Well, I wasn’t tall or thin or ethereal, so he wasn’t going to grab at me. So, I became his eating buddy. I gained about 15 lbs. during filming, and the studio got concerned. -Shirley MacLaine on her experience w/ Hitchcock
There is a dead man in a meadow in the hills above a small Vermont town. Capt. Wiles (Edmund Gwenn), comes across the body, and believes he accidentally shot him dead while hunting rabbits. Capt. Wiles wants to hide the body instead of going to the authorities. Capt. Wiles sees several other people stumble across Harry, most of whom don’t seem to know him or notice that he’s dead! A middle-aged woman, Miss Gravely (Mildred Natwick), sees Capt. Wiles moving the body; she vows to keep it secret. A young single mother, Jennifer Rogers (Shirley MacLaine- her first movie after working as a chorus girl), does know Harry and seems happy that he’s dead.
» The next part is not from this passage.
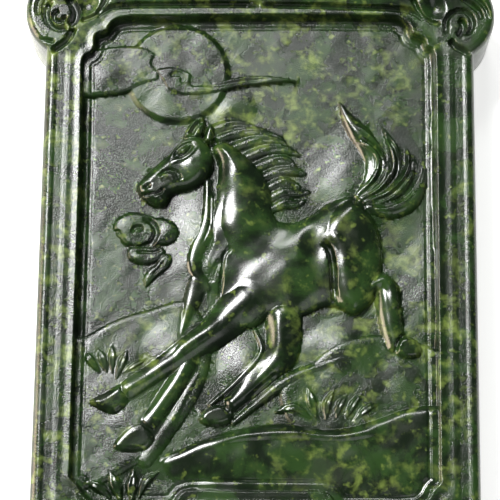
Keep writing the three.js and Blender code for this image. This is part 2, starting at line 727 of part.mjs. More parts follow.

Her son, Arnie (Jerry Mathers), saw the body first. This is a time when 6 or 7 y.o. kids played alone outdoors! Later, struggling artist Sam Marlowe (John Forsythe- long before Dynasty) comes along and starts sketching near the body; Capt. Wiles confides in him.
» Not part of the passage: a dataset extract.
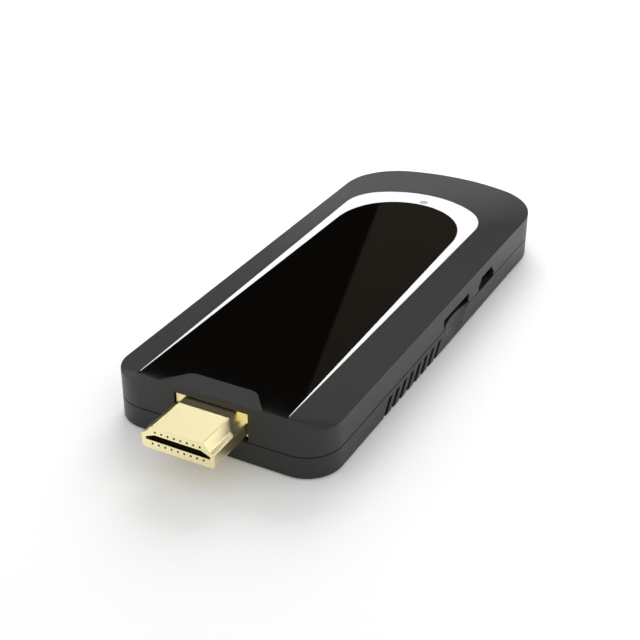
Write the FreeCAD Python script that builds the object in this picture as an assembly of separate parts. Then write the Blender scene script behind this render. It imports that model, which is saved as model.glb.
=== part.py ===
import FreeCAD, Part
import math
import os

os.makedirs("parts", exist_ok=True)
Vector = FreeCAD.Vector

# A plug-in television streaming stick. Millimetres, +Z up, standing on its flat underside.
# +X is the side with the vents, the card slot and the power socket. The HDMI plug points towards -Y.
# The origin is under the middle of the whole length, plug included.
# A "station" is a distance behind the front wall of the case and a "rear margin" is one ahead of its
# far end. Heights are above the underside.

# Case
body_length = 106.4
body_width = 42.5
edge_height = 9.5
crown_height = 11.4
parting_height = 4.5
wall = 1.3
floor_thickness = 1.3
roof_thickness = 1.4
front_corner_radius = 6.6
rear_corner_radius = 13.5
rear_bulge_radius = 40.0
base_chamfer = 0.3

# Joint between the two halves of the case
seam_height = 0.2
seam_depth = 0.25
lip_height = 1.0
lip_thickness = 0.65
lip_clearance = 0.05
catch_length = 4.0
catch_reach = 0.3
catch_height = 0.4
catch_rise = 0.6
catch_clearance = 0.1
catch_end_clearance = 0.2
catch_front_station = 22.0
catch_middle_station = 38.5
catch_rear_margin = 21.4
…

Capt. Wiles: [after Dr. Greenbow trips over the body] Couldn’t have had more people here if I’d sold tickets.
This movie was Sir Alfred Hitchcock’s experiment to see how audiences would react to a movie w/o famous stars. He thought that sometimes big names hindered the flow and style of the story. He also wanted to test how American audiences would react to a subtle brand of humor than usual. Although a perverse sense of humor permeates all of his movies, this was only Sir Alfred Hitchcock’s second outright comedy. American audiences of the ’50s were perhaps uncomfortable w/ black comedy, so this was a box-office failure upon initial release. It ran for a long time in England, France, and Italy.
I just saw this movie for the first time after reading a few rave reviews on a Facebook group. Fans esp. seemed to like the scenery; though filming was done on location in New England, most of the scenes set in the forest were shot on a Paramount soundstage. The musical score is playful, funny, and quirky, adding much to the story. Lyn Murray, who worked on To Catch a Thief (1955), suggested Bernard Herrmann for this film. Thus began a long professional relationship between two innovative creatives; Herrmann composed the music for seven of Hitch’s movies.
 Part of the joke is that “nothing happens.” Hitchcock’s “anti-Hitchcock” film defies expectations for action, shock, mayhem, suspense, spectacular climaxes on national monuments, etc. Instead, it’s a New England cross-stitch of lovingly detailed writing, acting, photography, directing and editing.
 No Hitchcock film divides viewers more than this one. Some consider the film a masterpiece of understated black comedy; others deem it a plot less, pointless time-waster. …I’d say The Trouble With Harry is a great film that was probably a good two decades ahead of its time. The performances are wonderfully outrageous, especially the elders (Gwenn and Natwick) who give perceptive comic turns that actors nowadays just don’t seem to have the range to do. Forsythe and MacLaine are delightful too…
 A light film for Hitchcock, but it does contain the transference of guilt theme, and the guilt bounces all over our main players. A small gem of a film that often gets overlooked, watch this one and you’ll be charmed by the trouble that Harry causes.
-Excerpts from IMDB reviews
2 thoughts on “Hitchcock’s Black Comedy: “The Trouble with Harry” (1955) starring John Forsythe, Shirley MacLaine, Edmund Gwenn, Mildred Natwick, & Jerry Mathers”
I ONLY heard about it a few mos ago myself. Anyone who wants to avoid stressful movies can def check it out!
had never heard of this, but it sounds like my kind of film!